A comparison of research general practices and their patients with other practices - A cross-sectional survey in trent
Hammersley VS., Hippisley-Cox J., Wilson A., Pringle M.
Background: When interpreting results of studies undertaken by research networks we need to know how representative volunteer practices and their registered patients are of the total population of practices and patients in their locality. Aim: To compare the following in research and non-research general practices in one region: practice and population demography, morbidity and mortality, selected performance indicators, and health outcomes. Design of study: Cross-sectional survey.
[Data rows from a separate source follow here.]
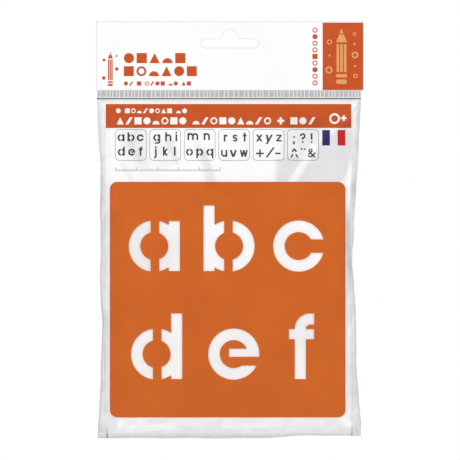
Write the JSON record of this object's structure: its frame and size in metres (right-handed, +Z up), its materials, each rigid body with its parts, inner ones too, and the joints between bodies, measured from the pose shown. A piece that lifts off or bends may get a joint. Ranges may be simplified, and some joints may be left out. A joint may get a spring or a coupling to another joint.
{
  "type": "lettering stencil set in a hanging pack",
  "caption": "Thin orange letter stencil sheets and an insert card in a clear film bag that hangs from a folded header card with a hang slot.",
  "frame": {"origin": "centre of the hang slot's round part, midway between the header card's two flaps", "axes": "+Z up the hanging pack, -Y out of its printed front, +X to the right seen from the front"},
  "size_m": [0.1646, 0.0045, 0.257],
  "materials": {
    "white_card": "smooth coated board, printed",
    "clear_film": "clear glossy polypropylene film",
    "crimped_film": "heat-sealed ribbed film",
    "orange_plastic": "satin die-cut sheet"
  },
  "bodies": {
    "header": {"header_card": "white_card", "top_crimp": "crimped_film"},
    "bag": {"bag_front_panel": "clear_film", "bag_back_panel": "clear_film", "left_gusset": "clear_film", "right_gusset": "clear_film", "bottom_weld": "clear_film"},
    "insert": {"insert_card": "white_card"},
    "stencil_a_to_f_sheet": {"stencil_a_to_f": "orange_plastic"},
    "stencil_g_to_l_sheet": {"stencil_g_to_l": "orange_plastic"},
    "stencil_m_to_q_sheet": {"stencil_m_to_q": "orange_plastic"},
    "stencil_r_to_w_sheet": {"stencil_r_to_w": "orange_plastic"},
    "stencil_x_y_z_plus_sheet": {"stencil_x_y_z_plus": "orange_plastic"},
    "stencil_signs_sheet": {"stencil_signs": "orange_plastic"}
  },
  "joints": [
    {"name": "bag_fold", "type": "hinge", "parent": "header", "child": "bag", "pos_m": [0, 0, -0.03715], "axis": [1, 0, 0], "range_deg": [-140, 140]},
    {"name": "insert_slide", "type": "slide", "parent": "bag", "child": "insert", "axis": [0, 0, 1], "range_m": [0, 0.001]},
    {"name": "stencil_a_to_f_slide", "type": "slide", "parent": "bag", "child": "stencil_a_to_f_sheet", "axis": [0, 0, 1], "range_m": [0, 0.044]},
    {"name": "stencil_g_to_l_slide", "type": "slide", "parent": "bag", "child": "stencil_g_to_l_sheet", "axis": [0, 0, 1], "range_m": [0, 0.044]},
    {"name": "stencil_m_to_q_slide", "type": "slide", "parent": "bag", "child": "stencil_m_to_q_sheet", "axis": [0, 0, 1], "range_m": [0, 0.044]},
    {"name": "stencil_r_to_w_slide", "type": "slide", "parent": "bag", "child": "stencil_r_to_w_sheet", "axis": [0, 0, 1], "range_m": [0, 0.044]},
    {"name": "stencil_x_y_z_plus_slide", "type": "slide", "parent": "bag", "child": "stencil_x_y_z_plus_sheet", "axis": [0, 0, 1], "range_m": [0, 0.044]},
    {"name": "stencil_signs_slide", "type": "slide", "parent": "bag", "child": "stencil_signs_sheet", "axis": [0, 0, 1], "range_m": [0, 0.044]}
  ]
}
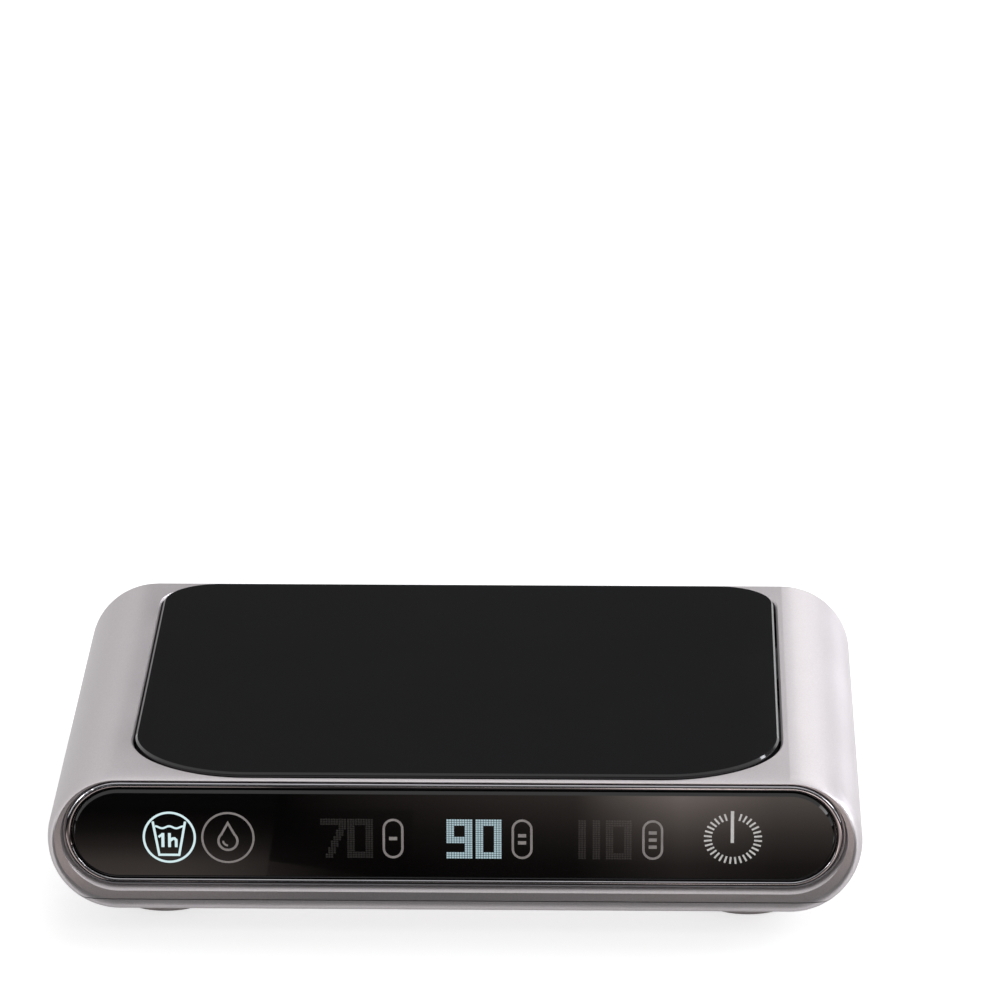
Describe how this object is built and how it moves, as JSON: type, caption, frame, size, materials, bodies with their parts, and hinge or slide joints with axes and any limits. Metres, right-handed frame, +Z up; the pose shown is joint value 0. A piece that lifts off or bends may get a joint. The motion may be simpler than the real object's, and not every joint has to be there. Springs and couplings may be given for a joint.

Setting: Sixty-six Trent Focus Collaborative Research Network general practices and 749 other general practices in Trent, United Kingdom. Method: Practice characteristics and GP contract data were obtained from the NHS Executive, Quarry House, Leeds. The Trent Regional NHS Hospital Admission Database was searched to identify all relevant admissions to hospital from all practices between 1 April 1993 and 31 March 1997. Ward-linked data on cancer were obtained from the Trent Cancer Registry. Results: Of the 815 general practices in Trent Region in the study period, 66 (8%) were in the Trent Focus network. They were more likely to be involved in training GPs and to have a female partner. They tended to be larger, with fewer single-handed doctors and younger GPs. Network practices prescribed a higher proportion of generics (median % prescribed/practice = 70%, versus 51%, Mann-Whitney U = 1615, P<0.0001). There were no clinically important differences between hospital admission rates between the two groups or waiting times for surgical procedures. There was no difference in the incidence of cancer and standardised mortality ratios related to the electoral wards of the GP surgery. Conclusion: Although there were differences in practice structure and some aspects of performance, we found no important differences in the demography of registered patients, nor in morbidity, mortality, or access to or use of secondary care.